13. Secondo la condivisibile e consolidata
giurisprudenza di questa Corte infatti l’art. 2087 cod. civ. non configura
un’ipotesi di responsabilità oggettiva, in quanto la responsabilità del datore
di lavoro – di natura contrattuale – va collegata alla violazione degli obblighi
di comportamento imposti da norme di legge o suggeriti dalle conoscenze
sperimentali o tecniche del momento; ne consegue che incombe al lavoratore che
lamenti di avere subito, a causa dell’attività lavorativa svolta, un danno alla
salute, l’onere di provare, oltre all’esistenza di tale danno, la nocività
dell’ambiente di lavoro, nonché il nesso tra l’una e l’altra, e solo se il
lavoratore abbia fornito tale prova sussiste per il datore di lavoro l’onere di
provare di avere adottato tutte le cautele necessarie ad impedire il
verificarsi del danno (ex plurimis: Cass. n. 15112 del 2020, Cass. n. 26495 del
2018, Cass. n. 12808 del 2018, Cass. n. 14865/2017, Cass. n. 2038 del 2013,
Cass. 12467 del 2003).
14. Dalle considerazioni che precedono consegue, in
accoglimento del primo motivo di ricorso, la cassazione in parte qua della
sentenza impugnata con rinvio al giudice di seconde cure per il riesame del
materiale istruttorio e degli esiti della prova, orale e documentale, alla luce
del criterio di ripartizione degli oneri probatori sopra richiamato.

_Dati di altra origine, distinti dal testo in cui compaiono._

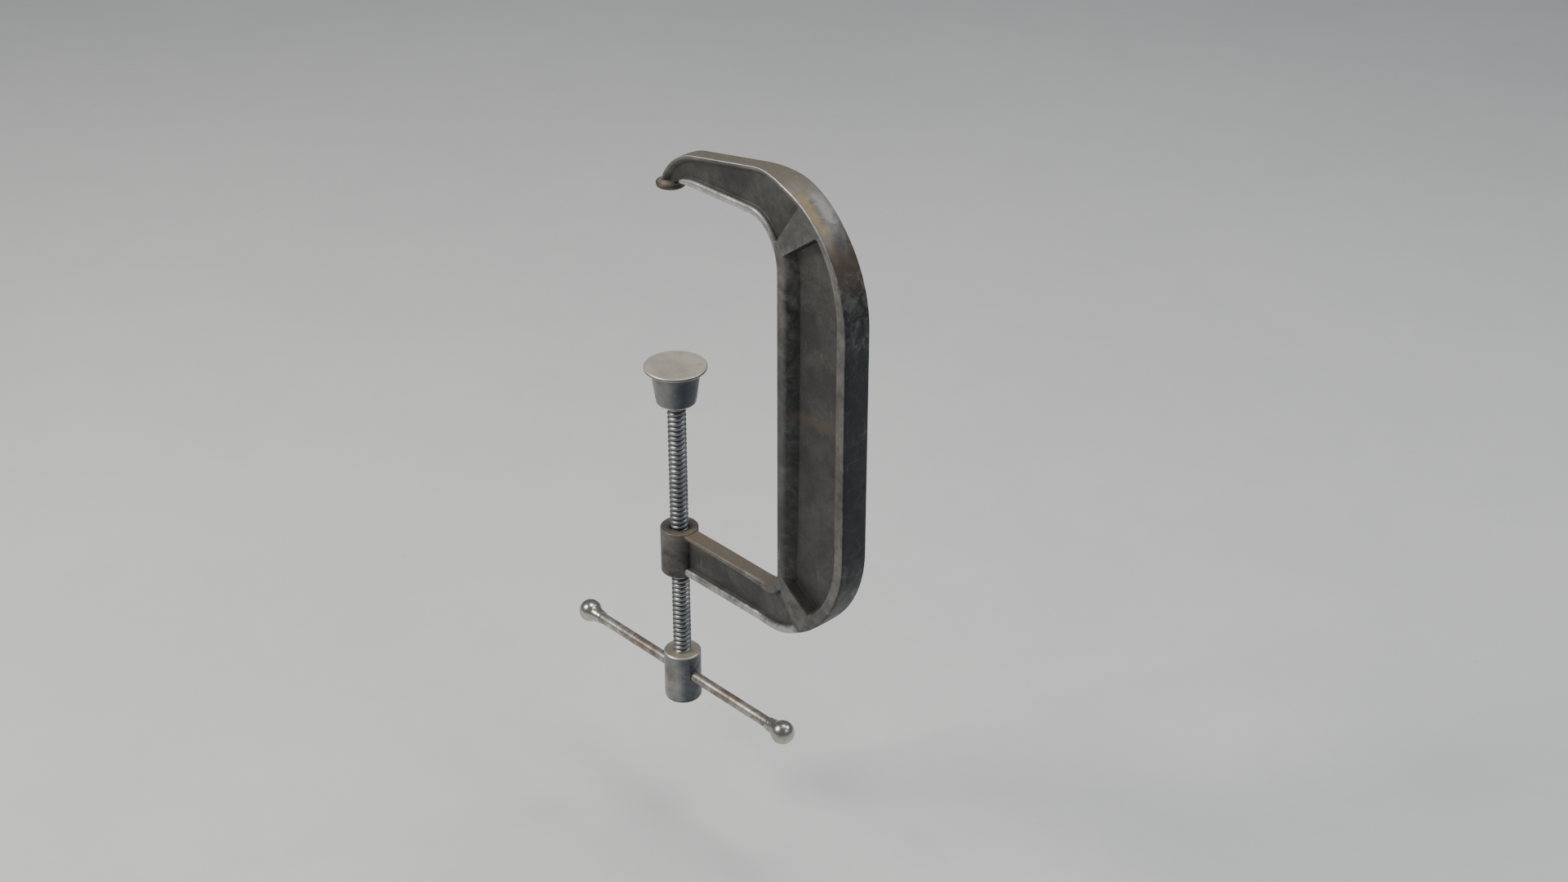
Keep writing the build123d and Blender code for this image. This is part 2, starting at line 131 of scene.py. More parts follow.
def welded(points: np.ndarray, faces: np.ndarray, values: dict) -> Skin:
    """Joins points that lie in one place and drops the faces that vanish, then turns the faces outwards.

    Args:
        points: the points in mm, (n, 3).
        faces: quads as point numbers, (m, 4).
        values: named values at the points.

    Returns:
        The closed skin.
    """
    keys = np.round(points / WELD).astype(np.int64)
    _, first, place = np.unique(keys, axis=0, return_index=True, return_inverse=True)
    place = place.reshape(-1)
    quads = place[faces]
    same = quads == np.roll(quads, -1, axis=1)
    whole = quads[~same.any(axis=1)]
    kept = whole[(whole[:, 0] != whole[:, 2]) & (whole[:, 1] != whole[:, 3])].tolist()
    once = same.sum(axis=1) == 1
    triangles = quads[once][~same[once]].reshape(-1, 3)
    proper = (triangles != np.roll(triangles, -1, axis=1)).all(axis=1)
    kept.extend(triangles[proper].tolist())
    points = points[first]
    if volume(points, kept) < 0.0:
        kept = [face[::-1] for face in kept]
    return Skin(points, kept, {name: value[first] for name, value in values.items()})


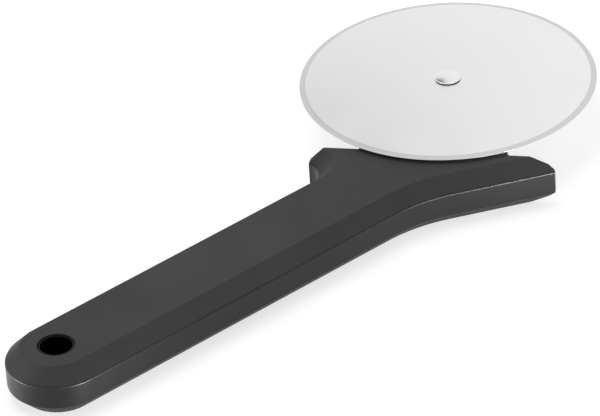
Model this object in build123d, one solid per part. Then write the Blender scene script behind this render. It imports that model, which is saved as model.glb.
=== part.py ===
"""Pizza cutter: a steel wheel that turns on one side of a short arm, ahead of an angled handle.

The handle lies on its flat back with the grip along +X. Its origin is the centre of the hanging
hole, on the back face. The arm leaves the guard at an angle to the grip and carries the axle.
Sizes are in millimetres and angles in degrees.
"""
import os
from math import asin, atan2, cos, hypot, radians, sin, sqrt, tan

from build123d import *

# Grip, with its bevelled edges
handle_width = 33.3
handle_thickness = 17.75
edge_bevel = 4.9
top_edge_softness = 0.4
low_edge_softness = 0.8

# Wheel axle, measured from the hanging hole, and the turn of the arm against the grip
axle_x = 190.5
axle_y = 24.1
arm_turn = 38.8

# Guard: the wide flat front behind the wheel, with a wing to the right and a hook to the left.
# The wing and the hook reach past the grip's own half width, both measured from the arm's line.
guard_setback = 42.8
right_wing_overhang = 25.1
right_tip_land = 1.4
wing_flare = 25.0
wing_blend_radius = 48.0
left_hook_overhang = 23.6
left_tip_land = 2.4
scallop_radius = 8.9

# The two shells of the handle
shell_wall = 2.4
rim_extra = 1.2
seam_land = 0.3
seam_softness = 0.3
tongue_gap = 0.15
tongue_width = 1.2
tongue_height = 1.6
grip_rib_width = 1.6
grip_rib_drop = 2.2
grip_rib_count = 5

# Seal strip in the seam
seal_inset = 0.8
seal_width = 0.8
seal_height = 0.7

# Hanging hole and its sleeve
hole_radius = 5.1
sleeve_wall = 1.0
sleeve_lip = 0.7
sleeve_boss_wall = 2.2

# Arm and its tang inside the handle
arm_root_half_width = 28.5
arm_wall = 2.6
arm_web = 2.8
arm_gap = 0.2
arm_rib_width = 2.4
arm_rib_fan = 14.0
arm_softness = 0.8
hub_radius = 11.0
hub_boss_radius = 8.0
hub_recess_radius = 6.5
hub_recess_depth = 5.6
tang_half_width = 9.0
tang_start_x = 92.0
tang_head_back = 16.0
collar_wall = 2.0

# Screws that hold the shells together, with brass inserts and plugs over the heads
screw_radius = 1.45
screw_hole_radius = 1.65
screw_length = 12.0
screw_head_radius = 2.75
screw_head_height = 2.0
screw_socket_radius = 1.2
screw_socket_depth = 1.1
screw_boss_radius = 4.6
plug_radius = 3.05
plug_height = 1.4
plug_sink = 0.2
plug_well_radius = 3.1
plug_head_gap = 0.2
insert_radius = 2.2
insert_bore_radius = 1.5
insert_length = 3.2
insert_tip_gap = 0.2
insert_boss_radius = 3.9
tail_screw_x = 26.0
middle_screw_x = 66.0
neck_screw_x = 106.0
guard_screw_back = 53.5
guard_screw_left = 24.0
guard_screw_right = 0.5

# Wheel
blade_radius = 50.0
blade_thickness = 1.0
blade_edge_thickness = 0.2
blade_bevel_width = 2.0
blade_rise = 1.5

# Bush that turns with the wheel
bush_radius = 4.0
bush_bore_radius = 3.03
bush_flange_radius = 6.5
bush_flange_thickness = 0.6

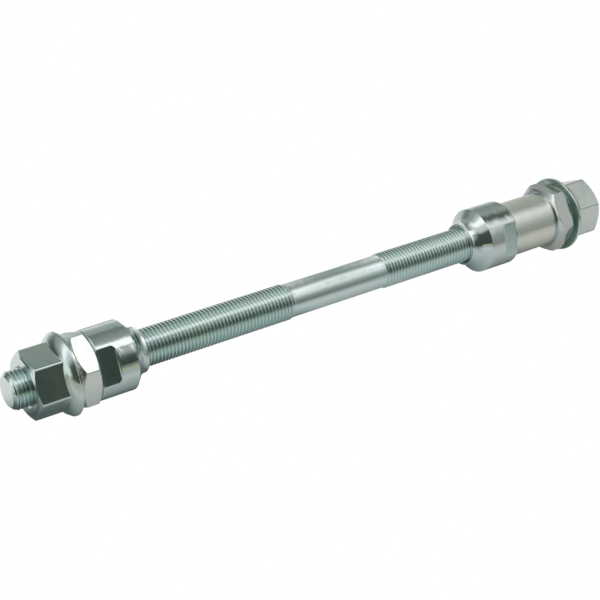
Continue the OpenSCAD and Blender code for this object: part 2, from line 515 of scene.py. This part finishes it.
def plating(name, colour, gloss, patches, pits, lines=0.002 * MM, waves=0.04 * MM, dark=(0.45, 0.6, 0.55),
            rub=0.35, tooling=0.0):
    """A plated steel finish.

    gloss is the roughness of the clean plate, patches how far the tint wanders between its bluer and its
    yellower side, pits the height of the fine texture, lines that of the turning marks round the rod and
    waves that of the slow unevenness that makes reflections wander. Where the attribute that mark stores
    is 1, the colour is multiplied by dark, the roughness goes up by rub, and marks of the height of tooling
    run straight across the rod. That darkening is painted shade on the rod's grooves and the right nut's
    underside, and a duller finish on the cones' flats.
    """
    material = bpy.data.materials.new(name)
    bench = Bench(material)
    point, x, along, z = bench.point()
    radius = (x * x + z * z).power(0.5)
    cloud = bench.noise(point, CLOUDS, 3.0)
    grain = bench.noise(point, GRAIN, 3.0, 0.6)
    wave = bench.noise(point, WAVES, 1.0)
    turned = bench.noise(bench.combine(radius, along, 0.0), TURNING)
    dull = bench.add("ShaderNodeAttribute", {"attribute_name": "dull"}, {}, "Fac")
    wander = (cloud - 0.5) * patches + 0.5
    base = bench.mix(wander, shade(colour, BLUER), shade(colour, YELLOWER))
    base = bench.mix(grain.between(0.62, 0.75) * SPECK_SHARE, base, shade(colour, SPECKS))
    base = bench.mix(dull, base, shade(colour, dark))
    rough = gloss + (grain - 0.5) * 0.10 + (cloud - 0.5) * 0.08 + dull * rub
    height = (turned - 0.5) * lines + (grain - 0.5) * pits + (wave - 0.5) * waves
    if tooling:
        marks = bench.noise(bench.combine(0.0, along, 0.0), TOOLING)
        height = height + (marks - 0.5) * dull * tooling
    bump = bench.add("ShaderNodeBump", {}, {"Strength": 1.0, "Distance": 1.0, "Height": height})
    steel = bench.add("ShaderNodeBsdfPrincipled", {}, {
        "Base Color": base, "Metallic": 1.0, "Roughness": rough, "Normal": bump})
    bench.add("ShaderNodeOutputMaterial", {}, {"Surface": steel})
    return material


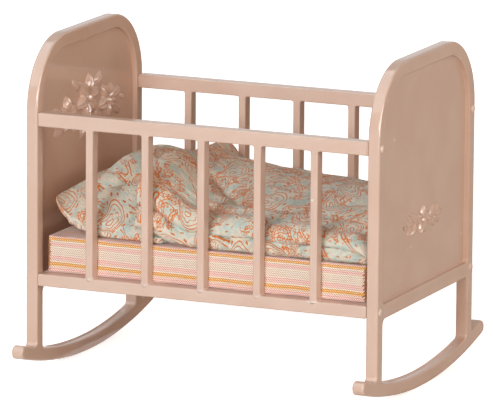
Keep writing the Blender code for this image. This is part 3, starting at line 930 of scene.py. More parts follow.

15. Al giudice del rinvio è demandato, altresì, il
regolamento delle spese del presente giudizio.
P.Q.M.
Accoglie il primo motivo, rigettato il secondo;
cassa la sentenza impugnata in relazione al motivo accolto e rinvia alla Corte
di appello di L’Aquila in diversa composizione, cui demanda di provvedere anche
sulle spese del presente giudizio di legittimità.